The first three releases document the astonishing growth of the band, and follow the near-seamless absorption of Grace Slick’s voice and material into the Airplane’s sound just as they were entering the studio to record Surrealistic Pillow. The fourth release captures the group triumphantly returning to their home turf at Marty Balin’s club The Matrix for a relaxed, exploratory set in an intimate setting, performing material from their first four albums, including Crown of Creation, seven months before its release. Taken together, the four releases confirm that at its best, when Jorma was soaring, Jack rumbling and the three voices joining in ecstatic melisma, no other band could ascend to the heights attained by the Airplane.

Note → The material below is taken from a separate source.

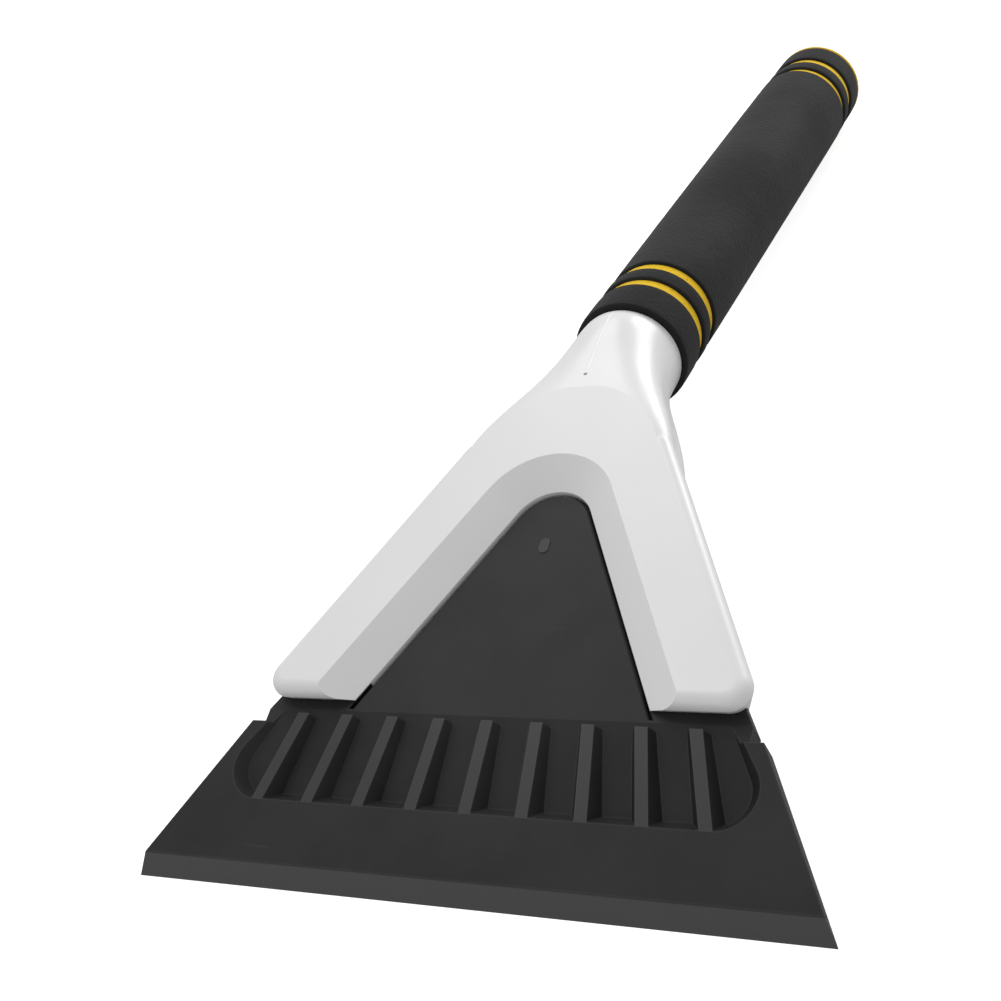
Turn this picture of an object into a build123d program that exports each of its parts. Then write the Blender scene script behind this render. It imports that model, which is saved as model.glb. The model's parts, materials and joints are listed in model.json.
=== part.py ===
from build123d import *
import os
from math import atan2, copysign, cos, degrees, pi, radians, sin, tan

# Hand ice scraper: a black toothed blade clamped in a white A-shaped head, with a bent-back foam
# handle. Millimetres. The tool stands as it rests on a table, toothed face up, on its cutting edge
# and on the far end of the grip. Origin: middle of the cutting edge. +X across the blade, +Y
# towards the handle, +Z up.

# Blade, measured in the blade's own plane: across, along towards the handle, up from its back.
EDGE_HALF = 65.0
SHOULDER_HALF = 49.6
SHOULDER_Y = 30.2
BEVEL_RUN = 3.4
BEVEL_RISE = 3.2
SHOULDER_Z = 4.6
TONGUE_Z = 4.0
TONGUE_ROUND = 0.6
UPPER_HALF = 47.2
UPPER_TOP_HALF = 43.8
UPPER_TOP_Y = 39.0
UPPER_BEND_Y = 33.0
FLANGE_Z = 2.4
FLANGE_REACH = 9.0
FLANGE_STEP = 0.1
TONGUE_GAP = 0.5
GROOVE_LOW_Y = 33.6

# Scoop and its fan of ribs.
SCOOP_LOW_Y = 15.0
SCOOP_HIGH_Y = 33.2
SCOOP_HALF_HIGH = 38.6
SCOOP_HALF_LOW = 56.0
SCOOP_CORNER = 6.5
SCOOP_WALL_SLOPE = 42.0
FLOOR_LOW_Z = 1.2
FLOOR_RAMP_RUN = 1.4
RIB_COUNT = 9
RIB_WIDTH = 2.3
RIB_PITCH_HIGH = 9.55
RIB_PITCH_LOW = 10.7
RIB_HIGH_Y = 31.7
RIB_LOW_Y = 14.9
RIB_HIGH_Z = 5.4
RIB_DRAFT = 30.0
RIB_ROOT = 3.0
GATE_Y = 69.0
GATE_LENGTH = 3.2
GATE_WIDTH = 2.0
GATE_HEIGHT = 0.15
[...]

Hand-picked by a team of devotees, annotated by frequent Airplane flyer Craig Fenton (author of the book Take Me To A Circus Tent: The Jefferson Airplane Flight Manual), and featuring rare photos inside handsome digi-packs, these concerts distill and express the dream and promise of the Haight-Ashbury scene.
• Live at the Fillmore Auditorium 10/15/66 Late Show — Signe’s Farewell: The Grace Slick era of the Airplane has understandably received most of the attention paid the band over the years. But they had released a good album (Jefferson Airplane Takes Off) and were already a powerful live outfit before Slick came aboard. The 10/15/66 release not only marks the first appearance on CD of a live recording featuring Signe Anderson with the band, but also her very last show. Both Marty Balin and the Fillmore’s Bill Graham give her shout-outs. Songs include “3/5ths of a Mile in Ten Seconds,” “Tobacco Road,” “Midnight Hour,” “High Flyin’ Bird” and “Chauffeur Blues” (which Grace never performed out of respect for Signe, who’d made the old blues tune her own). It was the end of an era. But a new one was about to begin the very next day, and is the subject of the 10/16/66 release.

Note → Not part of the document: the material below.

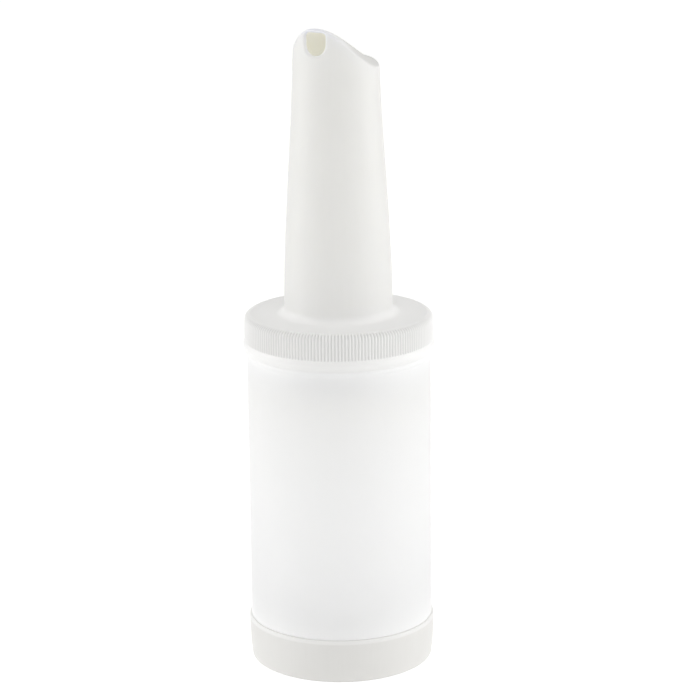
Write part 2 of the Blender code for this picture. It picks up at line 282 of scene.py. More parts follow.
def to_object(name: str, bm: BMesh) -> bpy.types.Object:
    """Turn a bmesh into a linked object and free it.

    Args:
        name: The name of the object and of its mesh.
        bm: The bmesh.

    Returns:
        The object.
    """
    mesh = bpy.data.meshes.new(name)
    bm.to_mesh(mesh)
    bm.free()
    obj = bpy.data.objects.new(name, mesh)
    bpy.context.scene.collection.objects.link(obj)
    return obj


def work_in(obj: bpy.types.Object, tool: bpy.types.Object, joining: Joining) -> None:
    """Add a tool's shape to an object or cut it out, apply the result and remove the tool.

    Args:
        obj: The piece that is changed.
        tool: A closed solid, which is deleted afterwards.
        joining: Whether the tool is added or cut.
    """
    modifier = obj.modifiers.new(tool.name, "BOOLEAN")
    modifier.operation = joining.value
    modifier.object = tool
    modifier.solver = "EXACT"
    evaluated = obj.evaluated_get(bpy.context.evaluated_depsgraph_get())
    shaped = bpy.data.meshes.new_from_object(evaluated)
    obj.modifiers.clear()
    old = obj.data
    obj.data = shaped
    bpy.data.meshes.remove(old)
    bpy.data.objects.remove(tool, do_unlink=True)


# Shader maths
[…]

• Live at the Fillmore Auditorium 10/16/66 Early & Late Shows — Grace’s Debut: The 10/16/66 volume chronicles the first set of concerts featuring Grace Slick as a member of the Airplane, a mere day after Signe Anderson officially left the band. The band has yet to add the material Slick brought to the band (“Somebody To Love” and “White Rabbit) to the set list, but Grace’s harmony work with Marty and Paul is impressive, and you can literally hear her confidence growing from the first set to the second. The album contains “The Other Side of This Life,” “Let Me In,” “Don’t Let Me Down,” “Run Around” and “High Flying Bird,” plus versions of “3/5ths of a Mile in 10 Seconds” and “Tobacco Road” with the new line-up, and Leiber & Stoller’s “Kansas City,” which has never appeared on any Airplane studio or live album. Surrealistic Pillow photographer Herbie Greene contributes photos. Things would never be the same for the band or for ’60s rock.
• Live at the Fillmore Auditorium 11/25/66 & 11/27/66 — We Have Ignition: CCM Live subtitled these shows We Have Ignition as they believe this is when the Airplane transformed from a high-flying bird into a psychedelic spaceship (but not yet a Starship.) It’s difficult to believe, when comparing these November shows with Grace’s live debut on 10/16/66, that only six weeks have elapsed. Not only has the band (particularly guitarist Jorma Kaukonen) progressed as musicians, but the infusion of Surrealistic Pillow material some four months before the album hit the stores shifts the focus of this folk-rock band to rock. Included are “Plastic Fantastic Lover,” “High Flyin’ Bird,” “Bringing Me Down,” “ D.C.B.A-25,” “My Best Friend,” “Go to Her,” “She Has Funny Cars,” “3/5ths of a Mile in 10 Seconds,” “Skip Spence’s “J.P.P. McStep B Blues,” “White Rabbit,” “Today” and more. Two rarities are a mind blowing, 9:45-minute version of “The Other Side of Life” (performed for a photo session) that neither its author, the folk singer-songwriter Fred Neil, nor the band could ever have anticipated, and the only known recording of an instrumental known in some quarters as “My Grandfather’s Clock.” This is the Airplane at its early apex.
• Return to the Matrix 2/1/68: The Airplane returned to the first club they ever played, the Matrix, in 1968 for a 103-minute show at the height of their commercial prowess. They band premiered two songs from the Crown of Creation album (which was months away from being released): “Share a Little Joke” and an instrumental version of “Ice Cream Phoenix.” They also performed “Blues From an Airplane,” a song from its first (pre-Slick) album. Also here: “Somebody to Love,” “Young Girl Sunday Blues,” “She Has Funny Cars,” “Two Heads,” “Martha,” “Kansas City,” “Other Side of this Life,” “Today,” “Won’t You Try/Saturday Afternoon,” “It’s No Secret,” “Watch Her Ride,” “Plastic Fantastic Lover,” “Ballad of You and Me and Pooneil,” “White Rabbit,” “Fat Angel” and “3/5ths of a Mile in 10 Seconds.”